> _THE TASK_:
Among the entries below, one stretch runs from the line that contains "The three.js and" through the line that contains "the plumage pattern". Repeat that stretch exactly, ends included, and only that.

++++++++++

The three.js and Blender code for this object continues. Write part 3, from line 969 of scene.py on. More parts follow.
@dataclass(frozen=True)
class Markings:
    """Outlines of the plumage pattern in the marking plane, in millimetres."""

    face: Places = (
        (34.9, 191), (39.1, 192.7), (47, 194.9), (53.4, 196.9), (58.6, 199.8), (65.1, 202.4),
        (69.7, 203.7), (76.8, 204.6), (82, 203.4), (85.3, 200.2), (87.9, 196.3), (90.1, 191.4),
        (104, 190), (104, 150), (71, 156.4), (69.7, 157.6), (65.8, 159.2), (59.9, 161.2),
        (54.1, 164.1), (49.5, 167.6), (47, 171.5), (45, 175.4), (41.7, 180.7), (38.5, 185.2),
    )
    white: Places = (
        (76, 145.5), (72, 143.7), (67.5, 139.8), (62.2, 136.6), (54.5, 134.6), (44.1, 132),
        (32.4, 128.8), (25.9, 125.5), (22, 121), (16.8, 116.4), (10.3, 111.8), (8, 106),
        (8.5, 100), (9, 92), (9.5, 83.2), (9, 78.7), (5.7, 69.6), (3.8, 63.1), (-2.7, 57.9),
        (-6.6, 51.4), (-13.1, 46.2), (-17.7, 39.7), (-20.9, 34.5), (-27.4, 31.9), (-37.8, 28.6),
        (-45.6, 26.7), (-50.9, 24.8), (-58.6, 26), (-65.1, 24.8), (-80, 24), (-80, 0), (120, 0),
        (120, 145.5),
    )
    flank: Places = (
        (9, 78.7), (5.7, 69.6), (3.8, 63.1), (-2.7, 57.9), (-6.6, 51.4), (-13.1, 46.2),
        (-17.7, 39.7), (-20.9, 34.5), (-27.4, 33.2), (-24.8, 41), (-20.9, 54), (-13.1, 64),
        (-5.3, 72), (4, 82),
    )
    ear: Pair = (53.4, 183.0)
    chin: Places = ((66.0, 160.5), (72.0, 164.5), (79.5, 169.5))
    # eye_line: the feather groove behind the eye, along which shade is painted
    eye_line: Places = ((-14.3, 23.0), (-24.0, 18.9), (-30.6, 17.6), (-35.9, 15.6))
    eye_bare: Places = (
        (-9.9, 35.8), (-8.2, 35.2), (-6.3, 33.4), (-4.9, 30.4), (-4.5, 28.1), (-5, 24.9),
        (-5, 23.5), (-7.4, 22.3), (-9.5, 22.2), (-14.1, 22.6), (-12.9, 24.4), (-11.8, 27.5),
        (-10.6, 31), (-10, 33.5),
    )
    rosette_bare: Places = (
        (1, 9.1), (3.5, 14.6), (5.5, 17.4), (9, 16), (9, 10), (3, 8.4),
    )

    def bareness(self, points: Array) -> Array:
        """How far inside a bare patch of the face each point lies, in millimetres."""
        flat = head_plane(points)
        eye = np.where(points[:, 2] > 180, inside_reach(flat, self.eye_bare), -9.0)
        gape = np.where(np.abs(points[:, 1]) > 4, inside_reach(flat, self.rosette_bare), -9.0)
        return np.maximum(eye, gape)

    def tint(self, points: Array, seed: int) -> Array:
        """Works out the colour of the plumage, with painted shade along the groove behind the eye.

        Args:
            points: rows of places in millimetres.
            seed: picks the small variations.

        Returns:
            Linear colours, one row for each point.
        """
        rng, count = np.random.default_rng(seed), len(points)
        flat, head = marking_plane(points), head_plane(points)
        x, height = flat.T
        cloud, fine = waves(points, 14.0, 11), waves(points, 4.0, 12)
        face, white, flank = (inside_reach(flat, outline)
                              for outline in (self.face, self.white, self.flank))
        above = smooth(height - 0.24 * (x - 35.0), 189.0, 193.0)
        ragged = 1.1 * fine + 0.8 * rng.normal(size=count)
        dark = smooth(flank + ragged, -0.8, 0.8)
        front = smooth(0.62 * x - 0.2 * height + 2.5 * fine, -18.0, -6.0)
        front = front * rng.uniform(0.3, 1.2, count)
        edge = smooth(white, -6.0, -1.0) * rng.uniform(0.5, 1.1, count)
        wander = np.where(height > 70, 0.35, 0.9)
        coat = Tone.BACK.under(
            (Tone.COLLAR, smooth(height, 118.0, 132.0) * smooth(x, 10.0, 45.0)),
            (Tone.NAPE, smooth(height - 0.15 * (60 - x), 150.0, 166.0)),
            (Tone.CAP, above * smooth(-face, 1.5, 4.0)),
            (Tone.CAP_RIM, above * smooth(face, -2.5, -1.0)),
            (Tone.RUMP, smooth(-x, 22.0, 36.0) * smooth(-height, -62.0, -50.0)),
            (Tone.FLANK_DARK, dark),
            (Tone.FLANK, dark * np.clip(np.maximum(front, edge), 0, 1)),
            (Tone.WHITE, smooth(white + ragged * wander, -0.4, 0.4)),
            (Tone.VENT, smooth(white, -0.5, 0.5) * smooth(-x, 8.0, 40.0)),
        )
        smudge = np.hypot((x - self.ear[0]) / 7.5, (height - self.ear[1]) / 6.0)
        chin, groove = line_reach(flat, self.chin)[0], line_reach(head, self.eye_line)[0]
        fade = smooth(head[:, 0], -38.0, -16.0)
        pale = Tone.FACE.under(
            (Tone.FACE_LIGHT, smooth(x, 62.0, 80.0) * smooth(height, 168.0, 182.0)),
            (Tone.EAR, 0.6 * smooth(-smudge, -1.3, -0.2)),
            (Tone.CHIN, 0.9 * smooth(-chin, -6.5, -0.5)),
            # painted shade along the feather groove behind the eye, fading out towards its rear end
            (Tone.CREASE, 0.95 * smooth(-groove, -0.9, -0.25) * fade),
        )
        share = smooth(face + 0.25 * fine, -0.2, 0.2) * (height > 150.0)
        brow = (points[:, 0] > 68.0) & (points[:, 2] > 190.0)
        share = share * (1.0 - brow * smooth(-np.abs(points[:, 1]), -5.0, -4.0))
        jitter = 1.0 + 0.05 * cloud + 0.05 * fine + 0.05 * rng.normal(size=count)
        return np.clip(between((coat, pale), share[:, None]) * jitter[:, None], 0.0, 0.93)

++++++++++

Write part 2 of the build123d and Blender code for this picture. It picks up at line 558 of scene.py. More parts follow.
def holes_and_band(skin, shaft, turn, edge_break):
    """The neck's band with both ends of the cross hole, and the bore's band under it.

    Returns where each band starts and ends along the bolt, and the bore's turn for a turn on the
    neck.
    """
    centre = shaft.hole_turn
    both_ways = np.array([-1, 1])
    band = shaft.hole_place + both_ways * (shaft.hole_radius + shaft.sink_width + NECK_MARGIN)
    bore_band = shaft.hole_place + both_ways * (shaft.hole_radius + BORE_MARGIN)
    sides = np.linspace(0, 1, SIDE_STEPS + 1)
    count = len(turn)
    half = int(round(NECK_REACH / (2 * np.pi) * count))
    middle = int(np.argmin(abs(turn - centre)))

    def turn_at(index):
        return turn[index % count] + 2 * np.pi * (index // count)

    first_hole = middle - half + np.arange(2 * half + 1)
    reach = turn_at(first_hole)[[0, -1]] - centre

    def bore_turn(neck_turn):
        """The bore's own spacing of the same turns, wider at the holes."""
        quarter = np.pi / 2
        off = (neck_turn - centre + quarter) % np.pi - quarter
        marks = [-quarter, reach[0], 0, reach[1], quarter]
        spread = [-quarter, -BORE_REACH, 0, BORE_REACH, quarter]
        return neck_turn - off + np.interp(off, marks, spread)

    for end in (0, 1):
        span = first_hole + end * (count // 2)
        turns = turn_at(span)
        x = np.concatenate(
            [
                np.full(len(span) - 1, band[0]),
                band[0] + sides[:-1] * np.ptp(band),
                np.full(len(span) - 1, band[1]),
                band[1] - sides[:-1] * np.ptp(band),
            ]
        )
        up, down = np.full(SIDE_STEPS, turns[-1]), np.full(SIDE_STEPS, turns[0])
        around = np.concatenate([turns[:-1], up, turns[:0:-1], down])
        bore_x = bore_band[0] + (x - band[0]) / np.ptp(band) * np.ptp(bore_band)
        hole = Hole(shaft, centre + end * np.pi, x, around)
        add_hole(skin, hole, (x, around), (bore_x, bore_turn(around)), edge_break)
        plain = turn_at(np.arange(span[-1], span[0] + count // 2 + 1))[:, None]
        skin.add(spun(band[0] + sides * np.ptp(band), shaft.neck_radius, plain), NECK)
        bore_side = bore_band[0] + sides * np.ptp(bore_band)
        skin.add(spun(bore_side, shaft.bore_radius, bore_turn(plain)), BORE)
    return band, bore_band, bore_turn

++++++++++

> _SOLUTION FOR THIS TASK_:
The three.js and Blender code for this object continues. Write part 3, from line 969 of scene.py on. More parts follow.
@dataclass(frozen=True)
class Markings:
    """Outlines of the plumage pattern in the marking plane, in millimetres."""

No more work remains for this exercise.